Not surprisingly, Wolfe is at work on a screenplay. “I love the theater,” he says, “and if we were living in a time when everyone went to the theater, I would exclusively do theater. But we don’t. So I have to explore other mediums. Also, theater is about ideas and they can be abstract and some of the stories I want to tell, the more realistic ones, would be better suited to film.”

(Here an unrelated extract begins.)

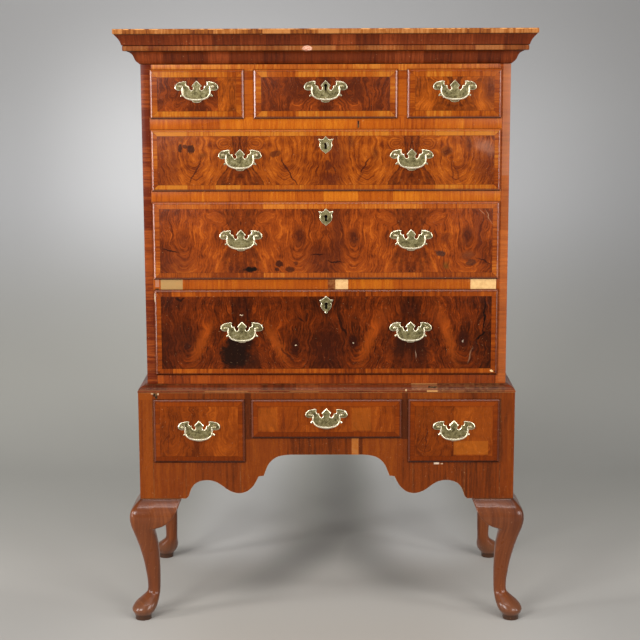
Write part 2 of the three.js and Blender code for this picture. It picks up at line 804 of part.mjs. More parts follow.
const drawers = [
  { name: "short_drawer_left", x: -shortSideX, lip: shortLip, width: shortSideWidth,
    height: shortDrawerHeight, front: 0, handles: [0], rise: shortHandleRise },
  { name: "short_drawer_centre", x: 0, lip: shortLip, width: centreShortWidth,
    height: shortDrawerHeight, front: 0, handles: [0], rise: shortHandleRise, keyed: true },
  { name: "short_drawer_right", x: shortSideX, lip: shortLip, width: shortSideWidth,
    height: shortDrawerHeight, front: 0, handles: [0], rise: shortHandleRise },
  { name: "long_drawer_upper", x: 0, lip: upperLip, width: longWidth, height: upperDrawerHeight,
    front: 0, handles: pair, rise: handleRise, keyed: true, escutcheon: true },
  { name: "long_drawer_middle", x: 0, lip: middleLip, width: longWidth, height: middleDrawerHeight,
    front: 0, handles: pair, rise: handleRise, keyed: true, escutcheon: true },
  { name: "long_drawer_lower", x: 0, lip: lowerLip, width: longWidth, height: lowerDrawerHeight,
    front: 0, handles: pair, rise: handleRise, keyed: true, escutcheon: true },
  { name: "stand_drawer_left", x: -standSideX, lip: standSideLip, width: standSideDrawerWidth,
    height: standSideDrawerHeight, front: standFront, handles: [0], rise: handleRise },
  { name: "stand_drawer_centre", x: 0, lip: standCentreLip, width: standCentreDrawerWidth,
    height: standCentreDrawerHeight, front: standFront, handles: [0], rise: handleRise },
  { name: "stand_drawer_right", x: standSideX, lip: standSideLip, width: standSideDrawerWidth,
    height: standSideDrawerHeight, front: standFront, handles: [0], rise: handleRise },
];

const plainPlate = handlePlate(false);
const keyedPlate = handlePlate(true);
const bailForm = bail();

for (const spec of drawers) {
  const centre = [spec.x, spec.front, spec.lip + spec.height / 2];
  addMesh(`${spec.name}_front`, drawerFront(spec), "figured", centre);
  addMesh(`${spec.name}_box`, drawerBox(spec, caseBackFace), "oak", centre);
  for (const [index, x] of spec.handles.entries()) {
    const suffix = spec.handles.length > 1 ? ["_left", "_right"][index] : "";
    const place = [spec.x + x, spec.front - lipProud, centre[2] + spec.rise];
    const keyed = spec.keyed && !spec.escutcheon;
    addMesh(`${spec.name}_plate${suffix}`, keyed ? keyedPlate : plainPlate, "brass", place);
    addMesh(`${spec.name}_bail${suffix}`, bailForm, "brass", [place[0], place[1] - ballDepth, place[2]]);
  }
}

// The part's origin lies on the floor, under the middle of its bounding box.
const bounds = new THREE.Box3().setFromObject(assembly, true);
assembly.position.y = -(bounds.min.y + bounds.max.y) / 2;
const part = new THREE.Group();
part.add(assembly);

export default part;
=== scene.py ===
import math
import bmesh
import bpy
from mathutils import Matrix, Vector, noise
from mathutils.geometry import delaunay_2d_cdt


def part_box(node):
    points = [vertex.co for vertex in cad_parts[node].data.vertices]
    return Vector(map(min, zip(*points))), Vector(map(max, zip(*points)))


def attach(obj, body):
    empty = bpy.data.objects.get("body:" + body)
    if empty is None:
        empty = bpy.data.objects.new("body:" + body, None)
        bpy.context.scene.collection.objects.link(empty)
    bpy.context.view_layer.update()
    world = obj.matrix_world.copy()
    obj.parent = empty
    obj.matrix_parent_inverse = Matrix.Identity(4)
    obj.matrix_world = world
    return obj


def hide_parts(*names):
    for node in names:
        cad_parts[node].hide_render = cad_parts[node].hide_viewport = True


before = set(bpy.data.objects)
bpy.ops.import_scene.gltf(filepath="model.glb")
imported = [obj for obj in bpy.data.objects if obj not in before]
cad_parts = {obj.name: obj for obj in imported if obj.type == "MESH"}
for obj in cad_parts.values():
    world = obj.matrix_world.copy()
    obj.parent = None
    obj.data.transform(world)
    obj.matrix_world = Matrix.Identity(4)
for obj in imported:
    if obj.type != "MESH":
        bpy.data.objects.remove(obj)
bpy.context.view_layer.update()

# The CAD frame is in metres. Shapes here are laid out in millimetres and scaled once.
mm = 0.001
caseFront, caseBack, caseHalf, caseTop = -229.864, 262.136, 469, 1462.3
standFront, standHalf, standTop, legHeight = -252.864, 492, 617, 331
boardThickness, seam = 22, 0.3


def boxOf(name):
    low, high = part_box(name)
    return low / mm, high / mm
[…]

He also says that he wants to use his role at the Public to showcase the work of other black American writers and that he hopes to stage a festival of one-act plays and solo performances in New York later this spring. “Being ‘The Negro at the Public’ is its own form of isolation,” says Wolfe. “And I’m really concerned with how I can share what I have. I know when I was trying to get my work done early on, I was considered the flavor-of-the-day. But I am not the only voice of color, the tapestry is more complicated than that. If I have a show going on and August Wilson has something going on and somebody else has something going on and somebody else has something going on, then the complexion and complexity that is America begins to manifest itself.

“One thing I really feel art can do is challenge perceptions,” he adds. “People may just go ‘Oh,’ and then walk out the door. But at least for a moment they’ve said, ‘That’s interesting.’ If they don’t incorporate that into their life, well that’s their responsibility. But if you can offer people another way to view themselves, that’s valuable.”